Routine cleaning helps maintain consistent cooling and steady airflow so your system continues to perform as expected.
Cooling systems perform best when airflow paths and water channels stay clear.
Clean Your Curtains and Blinds
Most curtains and blinds are dust magnets. They sit right next to open windows, collect pollen in the spring, trap pet dander, and quietly hold onto allergens that float through your room all day.

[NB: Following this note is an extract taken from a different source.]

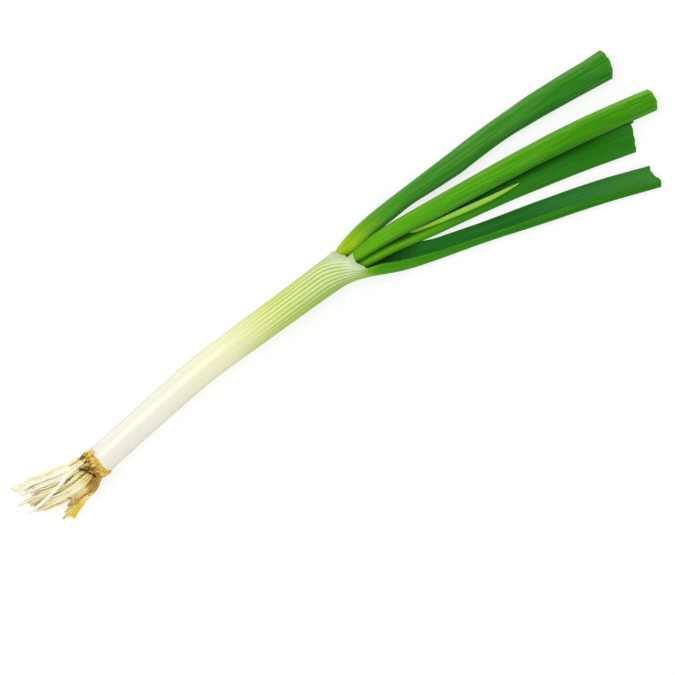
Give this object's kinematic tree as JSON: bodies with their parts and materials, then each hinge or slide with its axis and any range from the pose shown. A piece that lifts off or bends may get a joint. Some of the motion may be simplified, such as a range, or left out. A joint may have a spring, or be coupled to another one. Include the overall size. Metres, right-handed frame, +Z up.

Then at night, every time you adjust them or turn on a fan, that dust goes right back into the air.
Here’s how to reset them:
- Vacuum curtains using a brush attachment
- Some curtains can be placed in washing machines. Do this every season
- Wipe down blinds with a damp microfiber cloth
- Use a vacuum attachment to clean between slats
- Dust curtain rods and window trim
Declutter Cords, Chargers, and Screens
Your bedside table should not resemble a charging station at an airport.
Loose cords, glowing chargers, tablets, smart speakers, and backup devices all add visual clutter and subtle stimulation. Even if you think you ignore them, your brain does not.
Some electronics also emit low level electromagnetic fields while plugged in or actively connected.
While research on EMF exposure and sleep is still developing, many sleep experts recommend minimizing unnecessary electronics near the bed.
The average adult spends more than 2 hours per day scrolling on a smartphone. A large portion of that “doomscrolling” happens at night in bed.
Studies also link evening screen exposure to delayed melatonin release and shorter total sleep time. Translation: the device within arm’s reach is rarely neutral.
Here’s how you can do a reset:
- Remove unnecessary chargers from the bedside
- Tidy and secure visible cords
- Relocate tablets and secondary screens out of the bedroom
- Keep only one essential device nearby, if needed
- Use dim, warm lighting instead of bright displays
Why Temperature and Cleanliness Work Together
Sleep is tightly connected to body temperature.
Research shows that keeping your bedroom between 60 and 67 degrees Fahrenheit can support better sleep quality and deeper sleep stages.
As spring nights warm up, even small temperature shifts can fragment sleep cycles.
Dust, clutter, and poor airflow can also trap heat. When you combine:
- Clean bedding
- Reduced dust
- Stable airflow
- Active temperature control
You give your body what it needs to drop into deeper sleep cycles without interruption. Spring is not just about cleaning. It is about thermal reset.
The Hidden Sleep Disruptors You Might Be Ignoring
Even the most disciplined routines can overlook small factors that quietly interfere with the quality of your sleep.
- Overheated memory foam trapping warmth
- Dirty mattress pads are restricting airflow
- Stacked storage under the bed blocking ventilation
- Fans pushing dust into the air
Small environmental factors stack up. Clean space. Controlled temperature. Better recovery.
Final Thought
Your bedroom environment directly impacts sleep quality. A clean, clutter free space reduces allergens, improves airflow, and supports deeper, more consistent rest.
Wash your sheets. Vacuum your mattress. Dust under the bed. Clean vents and curtains. Small actions remove irritants that quietly disrupt sleep.
Spring cleaning tips for your bedroom are not about aesthetics. It is about performance. A cleaner room supports a calmer mind, better temperature control, and stronger recovery at night.